確かに両者の「空気」の境界はあいまいであり、生徒個々人でみれば、両者の間をいったりきたりしている生徒ももちろんいる。だからあまり鬼の首をとったように、両者の「空気」の違いを強調したりするのはよろしくないだろう。だけど、そういう「空気」の違いは、私が大学に入って階級とか階層とか学歴とかについて学者がいろいろ考えているのを知る前から、私の体に染み込んでいる。

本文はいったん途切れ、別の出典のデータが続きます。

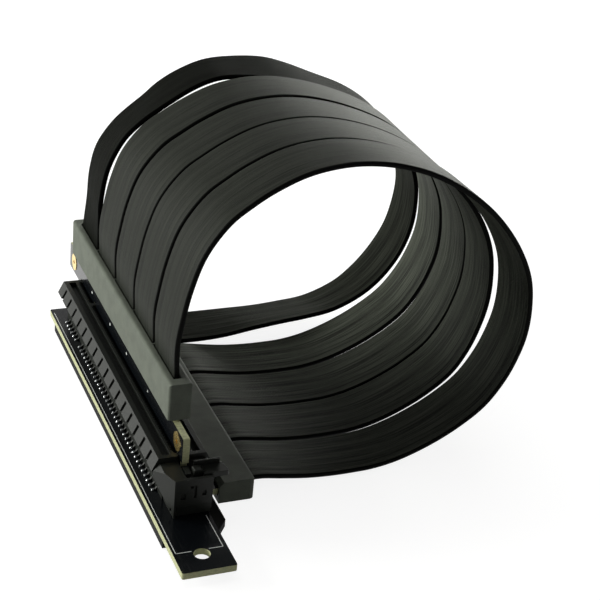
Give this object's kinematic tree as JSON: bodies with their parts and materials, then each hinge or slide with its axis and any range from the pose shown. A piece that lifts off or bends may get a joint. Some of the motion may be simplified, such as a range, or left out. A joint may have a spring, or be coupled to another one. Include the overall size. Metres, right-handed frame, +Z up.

そして今、私は大学生を終えて大学院生になろうとしているが、大学以外で普段付き合いのある友達は中卒や高卒、もしくは言い方は悪いが俗に言う「二流・三流大学」出身の友達が多い。フリーターもけっこういる。中学時代の友達の影響や私の好みがたぶんに反映されているだろうが、「うわっ」とか「げっ」の「空気」や「のり」を引き継いだ友達が多い。

で、だからなんだというとりとめのない話だが、そろそろ眠いのですっとんでまとめに入る。私にとってここから二つの問題が生まれる。

一つ目は、私は彼・彼女ら(の一部。とくにフリーター)の今後の生活水準が気になるということ。(その前に自分の生活水準・・・以下略)二つ目は、私が彼・彼女らにあこがれているということ。どうあこがれているのか、今の自分では上手く言語化できない。簡単にいうと、彼・彼女らの持つ/持っていた『レール』からの実質的もしくは精神的自由だろうが、どうもそれも正確でない気がする。

一つ目の問題は、今はやっていて、いろんな学者が取り上げている。有名どころでは、佐藤俊樹や苅谷剛彦や橘木俊詔や山田昌弘や玄田有史などである。残念ながら私はあまり勉強していないのでなんともいえない。

二つ目の問題は、私の知る限りでは宮台真司が問題にしている。最近のM2対談とか。しかし彼の取り上げ方はちょっと極端すぎるのであのままだとだめだと思う。

あとは『ハマータウンの野郎ども』http://www.amazon.co.jp/exec/obidos/ASIN/4480082964/qid%3D1112289145/249-0838647-9677959
とか、その周辺を読めばいいのかしらん。

そして個人的には、一つ目と二つ目、両方に目配りをしている(政策的?)議論が欲しい。いまのところ、そういうのがあるのかないのかはわからない。

ちょっと最後のほう、わけわからないので、ヒマを見つけてもう一度まとめてみたい。その前にそっち系の本たちをちゃんと読んでみないとなぁ・・・。うぅ。